通過想像力、搜索和批判來實現LLM自我改進

Toward Self-Improvement of LLMs via Imagination, Searching, and Criticizing

April 18, 2024

作者: Ye Tian, Baolin Peng, Linfeng Song, Lifeng Jin, Dian Yu, Haitao Mi, Dong Yu

cs.AI

摘要

儘管大型語言模型（LLMs）在各種任務上展現出令人印象深刻的能力，但在涉及複雜推理和規劃的情境下仍然面臨困難。最近的研究提出了先進的提示技術以及利用高質量數據進行微調以增強LLMs的推理能力的必要性。然而，這些方法在本質上受到數據可用性和質量的限制。鑑於此，自我校正和自我學習成為可行的解決方案，採用允許LLMs改進其輸出並從自評獎勵中學習的策略。然而，LLMs在自我改進其回應方面的效力，特別是在複雜的推理和規劃任務中，仍然存在疑問。在本文中，我們介紹了AlphaLLM用於改進LLMs的自我改進，該方法將蒙特卡洛樹搜索（MCTS）與LLMs相結合，建立自我改進循環，從而增強LLMs的能力，而無需額外的標註。受AlphaGo成功的啟發，AlphaLLM解決了將MCTS與LLM結合進行自我改進所面臨的獨特挑戰，包括數據稀缺性、語言任務搜索空間的廣闊性，以及語言任務中反饋的主觀性。AlphaLLM由提示綜合組件、針對語言任務量身定制的高效MCTS方法以及三個評論模型組成，用於提供精確的反饋。我們在數學推理任務中的實驗結果表明，AlphaLLM顯著提高了LLMs的性能，而無需額外的標註，展示了LLMs自我改進的潛力。

English

Despite the impressive capabilities of Large Language Models (LLMs) on various tasks, they still struggle with scenarios that involves complex reasoning and planning. Recent work proposed advanced prompting techniques and the necessity of fine-tuning with high-quality data to augment LLMs' reasoning abilities.
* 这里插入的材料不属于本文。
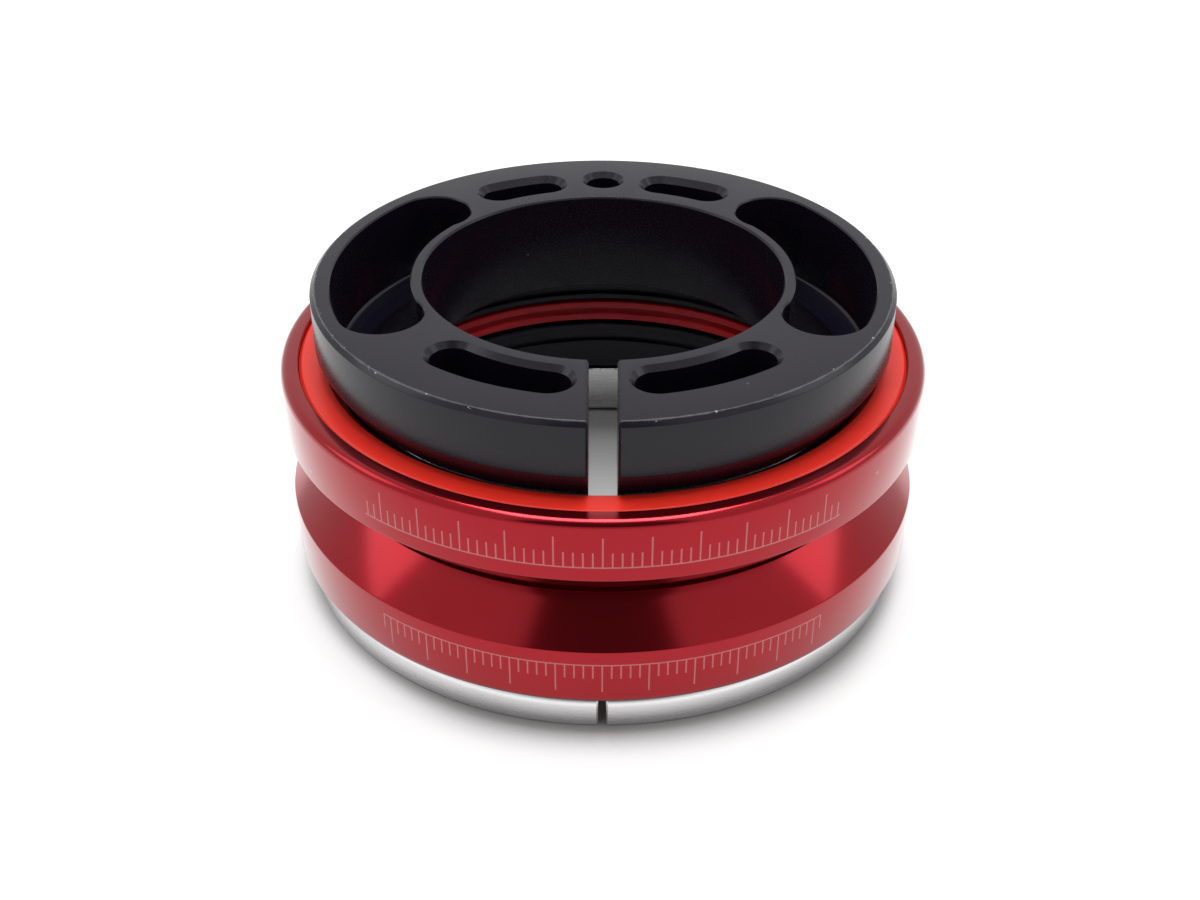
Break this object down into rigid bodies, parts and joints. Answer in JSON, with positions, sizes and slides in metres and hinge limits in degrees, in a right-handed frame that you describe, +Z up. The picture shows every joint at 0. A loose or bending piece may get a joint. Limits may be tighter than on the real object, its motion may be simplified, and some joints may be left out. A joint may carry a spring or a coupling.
{
  "type": "integrated headset bearing set",
  "caption": "Integrated headset bearing set: split crown race, two sealed angular contact bearings back to back and a split compression ring with cable ports.",
  "frame": {"origin": "centre of the crown race's bottom face, on the steerer axis", "axes": "+Z up along the steerer axis, from the fork crown to the top cover; the splits of both split rings face -Y, the cable ports lie on +X and -X"},
  "size_m": [0.0518, 0.0518, 0.0253],
  "materials": {
    "polished_alloy": "polished",
    "red_anodised": "glossy metallic red coat",
    "black_steel": "black oxide, ground",
    "seal_rubber": "smooth orange-red",
    "cage_nylon": "moulded",
    "ball_steel": "polished",
    "black_anodised": "satin black anodised, bare at nicks"
  },
  "bodies": {
    "crown": {"crown_race": "polished_alloy"},
    "lower_inner": {"lower_inner_race": "black_steel"},
    "lower_outer": {"lower_outer_race": "red_anodised", "lower_front_seal": "seal_rubber", "lower_back_seal": "seal_rubber"},
    "lower_cage": {"lower_ball_cage": "cage_nylon", "lower_ball_01": "ball_steel", "lower_ball_02": "ball_steel", "lower_ball_03": "ball_steel", "lower_ball_04": "ball_steel", "lower_ball_05": "ball_steel", "lower_ball_06": "ball_steel", "lower_ball_07": "ball_steel", "lower_ball_08": "ball_steel", "lower_ball_09": "ball_steel", "lower_ball_10": "ball_steel", "lower_ball_11": "ball_steel", "lower_ball_12": "ball_steel", "lower_ball_13": "ball_steel", "lower_ball_14": "ball_steel", "lower_ball_15": "ball_steel", "lower_ball_16": "ball_steel", "lower_ball_17": "ball_steel", "lower_ball_18": "ball_steel", "lower_ball_19": "ball_steel", "lower_ball_20": "ball_steel", "lower_ball_21": "ball_steel", "lower_ball_22": "ball_steel"},
    "upper_outer": {"upper_outer_race": "red_anodised", "upper_front_seal": "seal_rubber", "upper_back_seal": "seal_rubber"},
    "upper_inner": {"upper_inner_race": "black_steel"},
    "upper_cage": {"upper_ball_cage": "cage_nylon", "upper_ball_01": "ball_steel", "upper_ball_02": "ball_steel", "upper_ball_03": "ball_steel", "upper_ball_04": "ball_steel", "upper_ball_05": "ball_steel", "upper_ball_06": "ball_steel", "upper_ball_07": "ball_steel", "upper_ball_08": "ball_steel", "upper_ball_09": "ball_steel", "upper_ball_10": "ball_steel", "upper_ball_11": "ball_steel", "upper_ball_12": "ball_steel", "upper_ball_13": "ball_steel", "upper_ball_14": "ball_steel", "upper_ball_15": "ball_steel", "upper_ball_16": "ball_steel", "upper_ball_17": "ball_steel", "upper_ball_18": "ball_steel", "upper_ball_19": "ball_steel", "upper_ball_20": "ball_steel", "upper_ball_21": "ball_steel", "upper_ball_22": "ball_steel"},
    "ring": {"compression_ring": "black_anodised"}
  },
  "joints": [
    {"name": "lower_bearing_lift", "type": "slide", "parent": "crown", "child": "lower_inner", "axis": [0, 0, 1], "range_m": [0, 0.015]},
    {"name": "lower_outer_spin", "type": "hinge", "parent": "lower_inner", "child": "lower_outer", "pos_m": [0, 0, 0.007], "axis": [0, 0, 1], "continuous": true},
    {"name": "lower_cage_spin", "type": "hinge", "parent": "lower_inner", "child": "lower_cage", "pos_m": [0, 0, 0.007], "axis": [0, 0, 1], "continuous": true},
    {"name": "upper_bearing_lift", "type": "slide", "parent": "lower_outer", "child": "upper_outer", "axis": [0, 0, 1], "range_m": [0, 0.015]},
    {"name": "upper_inner_spin", "type": "hinge", "parent": "upper_outer", "child": "upper_inner", "pos_m": [0, 0, 0.015], "axis": [0, 0, 1], "continuous": true},
    {"name": "upper_cage_spin", "type": "hinge", "parent": "upper_outer", "child": "upper_cage", "pos_m": [0, 0, 0.015], "axis": [0, 0, 1], "continuous": true},
    {"name": "compression_ring_lift", "type": "slide", "parent": "upper_inner", "child": "ring", "axis": [0, 0, 1], "range_m": [0, 0.015]}
  ],
  "couplings": [
    {"joint": "lower_cage_spin", "follows": "lower_outer_spin", "ratio": 0.5244},
    {"joint": "upper_cage_spin", "follows": "upper_inner_spin", "ratio": 0.4756}
  ]
}
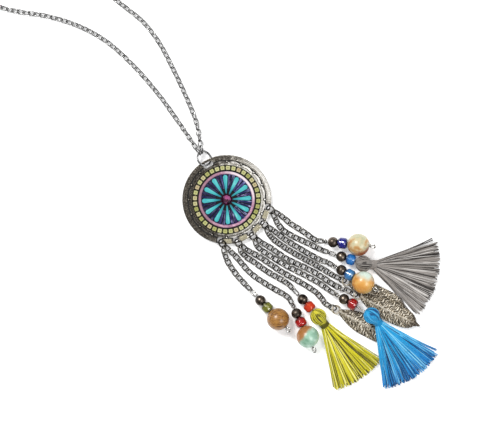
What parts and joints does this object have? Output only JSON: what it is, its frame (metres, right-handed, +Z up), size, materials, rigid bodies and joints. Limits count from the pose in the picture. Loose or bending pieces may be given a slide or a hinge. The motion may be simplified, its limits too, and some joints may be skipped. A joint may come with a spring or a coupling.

However, these approaches are inherently constrained by data availability and quality. In light of this, self-correction and self-learning emerge as viable solutions, employing strategies that allow LLMs to refine their outputs and learn from self-assessed rewards. Yet, the efficacy of LLMs in self-refining its response, particularly in complex reasoning and planning task, remains dubious. In this paper, we introduce AlphaLLM for the self-improvements of LLMs, which integrates Monte Carlo Tree Search (MCTS) with LLMs to establish a self-improving loop, thereby enhancing the capabilities of LLMs without additional annotations. Drawing inspiration from the success of AlphaGo, AlphaLLM addresses the unique challenges of combining MCTS with LLM for self-improvement, including data scarcity, the vastness search spaces of language tasks, and the subjective nature of feedback in language tasks. AlphaLLM is comprised of prompt synthesis component, an efficient MCTS approach tailored for language tasks, and a trio of critic models for precise feedback. Our experimental results in mathematical reasoning tasks demonstrate that AlphaLLM significantly enhances the performance of LLMs without additional annotations, showing the potential for self-improvement in LLMs.